#### Your task
Could you extract every entry below and reproduce it exactly?

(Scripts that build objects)
════════

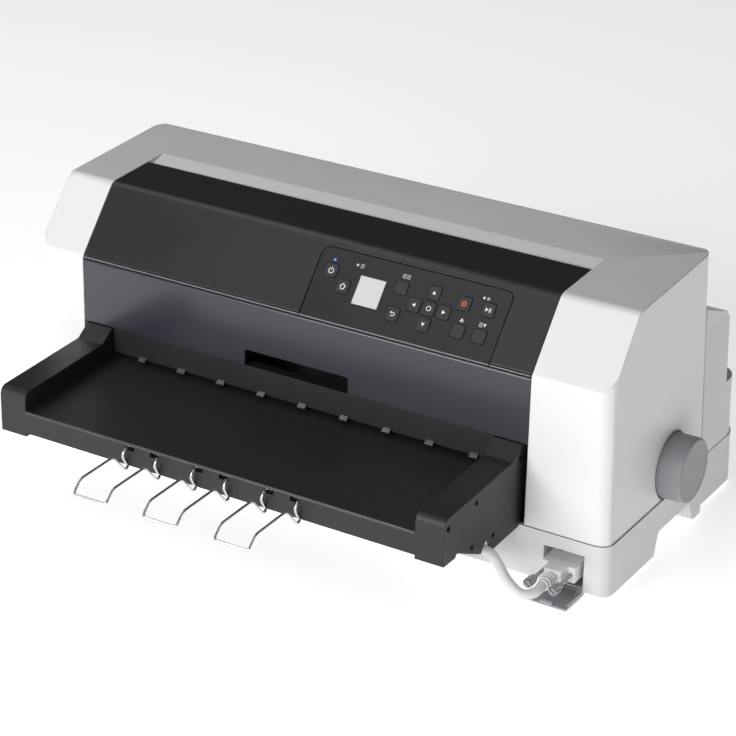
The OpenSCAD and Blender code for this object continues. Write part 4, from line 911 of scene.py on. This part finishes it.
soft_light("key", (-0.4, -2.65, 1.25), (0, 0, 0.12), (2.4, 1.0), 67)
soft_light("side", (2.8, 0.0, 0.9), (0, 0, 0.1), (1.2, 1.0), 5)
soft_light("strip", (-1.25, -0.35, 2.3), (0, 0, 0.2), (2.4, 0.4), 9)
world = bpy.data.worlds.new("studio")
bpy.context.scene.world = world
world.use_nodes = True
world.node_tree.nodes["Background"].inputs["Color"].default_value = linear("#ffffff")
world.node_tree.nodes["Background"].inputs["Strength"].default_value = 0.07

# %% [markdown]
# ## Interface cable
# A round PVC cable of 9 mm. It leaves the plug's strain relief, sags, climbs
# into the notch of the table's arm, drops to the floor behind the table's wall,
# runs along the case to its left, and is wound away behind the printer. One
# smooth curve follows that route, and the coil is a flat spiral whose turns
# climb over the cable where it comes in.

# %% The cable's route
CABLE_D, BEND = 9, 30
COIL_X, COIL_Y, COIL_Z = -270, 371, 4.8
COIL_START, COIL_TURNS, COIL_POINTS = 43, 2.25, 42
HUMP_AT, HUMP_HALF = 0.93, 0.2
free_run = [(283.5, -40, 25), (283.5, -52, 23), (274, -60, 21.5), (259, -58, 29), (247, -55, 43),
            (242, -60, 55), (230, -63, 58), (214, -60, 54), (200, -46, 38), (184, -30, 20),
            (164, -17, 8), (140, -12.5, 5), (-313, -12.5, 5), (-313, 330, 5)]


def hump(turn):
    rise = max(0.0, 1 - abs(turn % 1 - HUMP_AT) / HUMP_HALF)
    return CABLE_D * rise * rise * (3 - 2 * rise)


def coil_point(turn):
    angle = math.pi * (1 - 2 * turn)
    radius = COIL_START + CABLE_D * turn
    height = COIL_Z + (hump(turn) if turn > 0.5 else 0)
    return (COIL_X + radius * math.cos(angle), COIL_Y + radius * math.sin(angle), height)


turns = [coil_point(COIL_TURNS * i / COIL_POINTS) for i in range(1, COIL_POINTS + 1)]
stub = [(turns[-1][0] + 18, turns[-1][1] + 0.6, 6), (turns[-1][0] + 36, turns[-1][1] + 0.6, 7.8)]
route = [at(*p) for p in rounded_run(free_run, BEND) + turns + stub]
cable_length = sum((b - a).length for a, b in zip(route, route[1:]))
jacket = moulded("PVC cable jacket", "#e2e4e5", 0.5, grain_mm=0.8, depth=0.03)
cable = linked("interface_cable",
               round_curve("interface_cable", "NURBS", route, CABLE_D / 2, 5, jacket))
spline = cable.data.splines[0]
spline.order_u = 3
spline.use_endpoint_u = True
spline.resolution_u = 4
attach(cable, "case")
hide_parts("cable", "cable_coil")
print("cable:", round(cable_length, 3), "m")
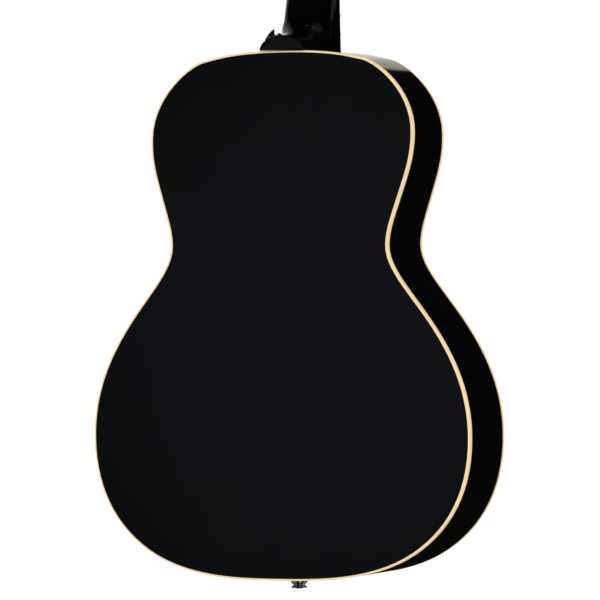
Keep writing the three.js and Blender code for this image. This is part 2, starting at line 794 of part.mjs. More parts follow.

════════

#### Written answer
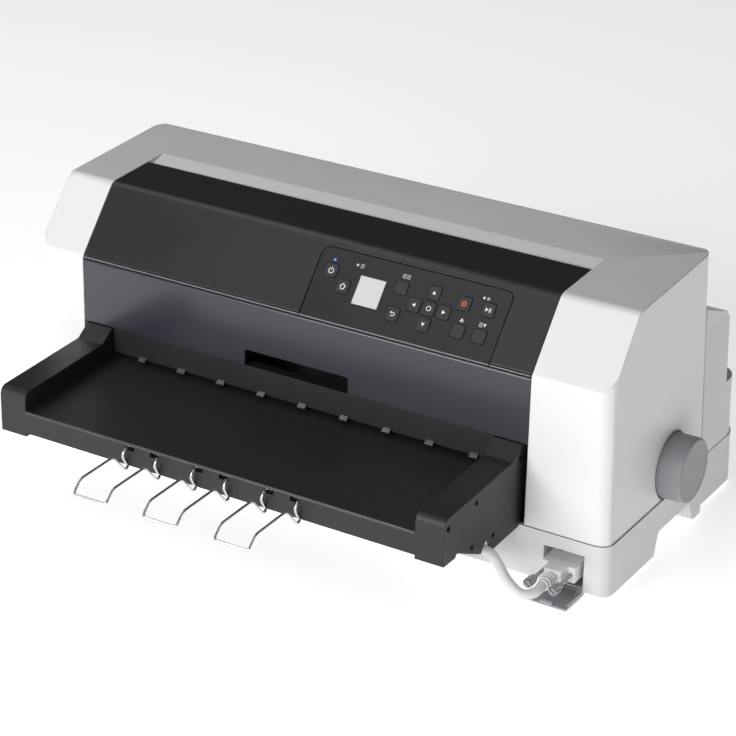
The OpenSCAD and Blender code for this object continues. Write part 4, from line 911 of scene.py on. This part finishes it.
soft_light("key", (-0.4, -2.65, 1.25), (0, 0, 0.12), (2.4, 1.0), 67)
soft_light("side", (2.8, 0.0, 0.9), (0, 0, 0.1), (1.2, 1.0), 5)
soft_light("strip", (-1.25, -0.35, 2.3), (0, 0, 0.2), (2.4, 0.4), 9)
world = bpy.data.worlds.new("studio")
bpy.context.scene.world = world
world.use_nodes = True
world.node_tree.nodes["Background"].inputs["Color"].default_value = linear("#ffffff")
world.node_tree.nodes["Background"].inputs["Strength"].default_value = 0.07

# %% [markdown]
# ## Interface cable
# A round PVC cable of 9 mm. It leaves the plug's strain relief, sags, climbs
# into the notch of the table's arm, drops to the floor behind the table's wall,
# runs along the case to its left, and is wound away behind the printer. One
# smooth curve follows that route, and the coil is a flat spiral whose turns
# climb over the cable where it comes in.

# %% The cable's route
CABLE_D, BEND = 9, 30
COIL_X, COIL_Y, COIL_Z = -270, 371, 4.8
COIL_START, COIL_TURNS, COIL_POINTS = 43, 2.25, 42
HUMP_AT, HUMP_HALF = 0.93, 0.2
free_run = [(283.5, -40, 25), (283.5, -52, 23), (274, -60, 21.5), (259, -58, 29), (247, -55, 43),
            (242, -60, 55), (230, -63, 58), (214, -60, 54), (200, -46, 38), (184, -30, 20),
            (164, -17, 8), (140, -12.5, 5), (-313, -12.5, 5), (-313, 330, 5)]


def hump(turn):
    rise = max(0.0, 1 - abs(turn % 1 - HUMP_AT) / HUMP_HALF)
    return CABLE_D * rise * rise * (3 - 2 * rise)


def coil_point(turn):
    angle = math.pi * (1 - 2 * turn)
    radius = COIL_START + CABLE_D * turn
    height = COIL_Z + (hump(turn) if turn > 0.5 else 0)
    return (COIL_X + radius * math.cos(angle), COIL_Y + radius * math.sin(angle), height)


turns = [coil_point(COIL_TURNS * i / COIL_POINTS) for i in range(1, COIL_POINTS + 1)]
stub = [(turns[-1][0] + 18, turns[-1][1] + 0.6, 6), (turns[-1][0] + 36, turns[-1][1] + 0.6, 7.8)]
route = [at(*p) for p in rounded_run(free_run, BEND) + turns + stub]
cable_length = sum((b - a).length for a, b in zip(route, route[1:]))
jacket = moulded("PVC cable jacket", "#e2e4e5", 0.5, grain_mm=0.8, depth=0.03)
cable = linked("interface_cable",
               round_curve("interface_cable", "NURBS", route, CABLE_D / 2, 5, jacket))
spline = cable.data.splines[0]
spline.order_u = 3
spline.use_endpoint_u = True
spline.resolution_u = 4
attach(cable, "case")
hide_parts("cable", "cable_coil")
print("cable:", round(cable_length, 3), "m")
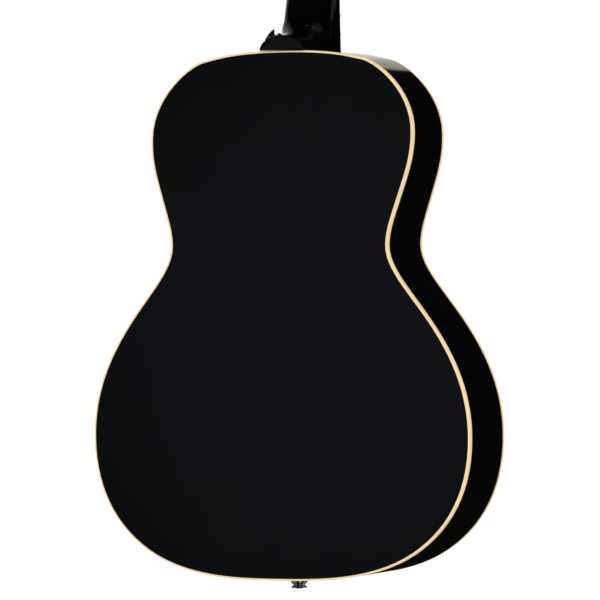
Keep writing the three.js and Blender code for this image. This is part 2, starting at line 794 of part.mjs. More parts follow.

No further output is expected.